Quantitative forecasting of PTSD from early trauma responses: a Machine Learning application

Abstract

There is broad interest in predicting the clinical course of mental disorders from early, multimodal clinical and biological information. Current computational models, however, constitute a significant barrier to realizing this goal. The early identification of trauma survivors at risk of post-traumatic stress disorder (PTSD) is plausible given the disorder's salient onset and the abundance of putative biological and clinical risk indicators. This work evaluates the ability of Machine Learning (ML) forecasting approaches to identify and integrate a panel of unique predictive characteristics and determine their accuracy in forecasting non-remitting PTSD from information collected within 10 days of a traumatic event. Data on event characteristics, emergency department observations, and early symptoms were collected in 957 trauma survivors, followed for fifteen months. An ML feature selection algorithm identified a set of predictors that rendered all others redundant. Support Vector Machines (SVMs) as well as other ML classification algorithms were used to evaluate the forecasting accuracy of i) ML selected features, ii) all available features without selection, and iii) Acute Stress Disorder (ASD) symptoms alone. SVM also compared the prediction of a) PTSD diagnostic status at 15 months to b) posterior probability of membership in an empirically derived non-remitting PTSD symptom trajectory. Results are expressed as mean Area Under Receiver Operating Characteristics Curve (AUC). The feature selection algorithm identified 16 predictors, present in ≥ 95% cross-validation trials. The accuracy of predicting non-remitting PTSD from that set (AUC = .77) did not differ from predicting from all available information (AUC = .78). Predicting from ASD symptoms was not better then chance (AUC = .60). The prediction of PTSD status was less accurate than that of membership in a non-remitting trajectory (AUC = .71). ML methods may fill a critical gap in forecasting PTSD. The ability to identify and integrate unique risk indicators makes this a promising approach for developing algorithms that infer probabilistic risk of chronic posttraumatic stress psychopathology based on complex sources of biological, psychological, and social information.

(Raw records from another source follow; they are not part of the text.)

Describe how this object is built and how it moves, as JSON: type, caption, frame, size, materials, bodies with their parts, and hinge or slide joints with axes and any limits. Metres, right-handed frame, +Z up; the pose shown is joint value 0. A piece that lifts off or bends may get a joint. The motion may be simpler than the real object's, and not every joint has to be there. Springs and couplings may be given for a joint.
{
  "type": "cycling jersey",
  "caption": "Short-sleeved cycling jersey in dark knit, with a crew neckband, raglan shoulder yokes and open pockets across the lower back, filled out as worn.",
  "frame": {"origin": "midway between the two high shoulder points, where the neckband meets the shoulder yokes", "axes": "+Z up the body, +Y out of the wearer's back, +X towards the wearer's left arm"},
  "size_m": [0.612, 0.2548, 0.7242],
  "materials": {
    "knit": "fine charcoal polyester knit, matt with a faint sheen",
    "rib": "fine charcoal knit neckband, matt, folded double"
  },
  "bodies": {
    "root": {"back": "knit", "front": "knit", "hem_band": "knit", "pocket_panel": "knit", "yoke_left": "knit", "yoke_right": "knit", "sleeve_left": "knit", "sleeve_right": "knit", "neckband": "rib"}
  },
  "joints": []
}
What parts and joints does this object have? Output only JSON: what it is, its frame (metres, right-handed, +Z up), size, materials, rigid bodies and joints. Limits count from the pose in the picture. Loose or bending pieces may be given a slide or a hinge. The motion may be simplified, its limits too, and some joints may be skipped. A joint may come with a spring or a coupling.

Keywords: Course and prognosis; Early prediction; Forecasting; Machine Learning; Markov boundary feature selection; Posttraumatic stress disorder (PTSD); Support Vector Machines.

Figure 1. Three Trajectory Model of PTSD Symptom Severity Recovery Trajectories (n=957)

Note: x-axis indicates number of PTSD symptoms reported on the PSS-I. Y-axis represents time from ~10 days to ~15 months Trajectories represent estimated marginal means. ‘d’ indicates days from emergency room admission. Individuals are identified as members of modeled trajectories based on their posterior probability of class membership derived using Latent Growth Mixture Modeling.

Figure 2. Machine Learning Approach for feature selection and classification

Note: 1. Unselected data are organized such that all potential predictors are normalized to ranges of 0–1 and a ‘target’ variable is specified; 2+3. The Markov Boundary Feature Selection algorithm removes redundant or uninformative variables to identify an irreducible set of predictors in a random 90% of cases. This set of predictors is then confirmed in a random 10% of cases, and the procedure is repeated 10 times; 4+5. Selected features are fed into seven different classification algorithms to determine the accuracy of selected features to classify the ‘target’ variable and to provide an accuracy estimate using area under the receive operator characteristic curve (AUC). The classification algorithms are tested using the same cross-validation procedure as for feature selection. Additionally, when optimizing parameters of the model (for example for the polynomial SVMs) an additional step of splitting each training set into a training & validation set is added; f. A mean AUC across 100 cross-validation runs is provided to determine the overall accuracy of the selected and validated features for classifying the target variable (in this analysis remission vs. non-remission trajectory membership or PTSD diagnostic status). SVM = Support Vector Machine; ROC = Receiver Operator Characteristic.

Figure 3. Features Selected Using Generalized Local Learning (GLL-MB) Algorithm across 100 cross validation runs

The figure is a graphical representation of the percentage of cross-validation runs for which each feature was selected. Features that were selected at a high frequency indicate that they consistently provide unique predictive information. CGI refers to the Clinical Global Impression metric.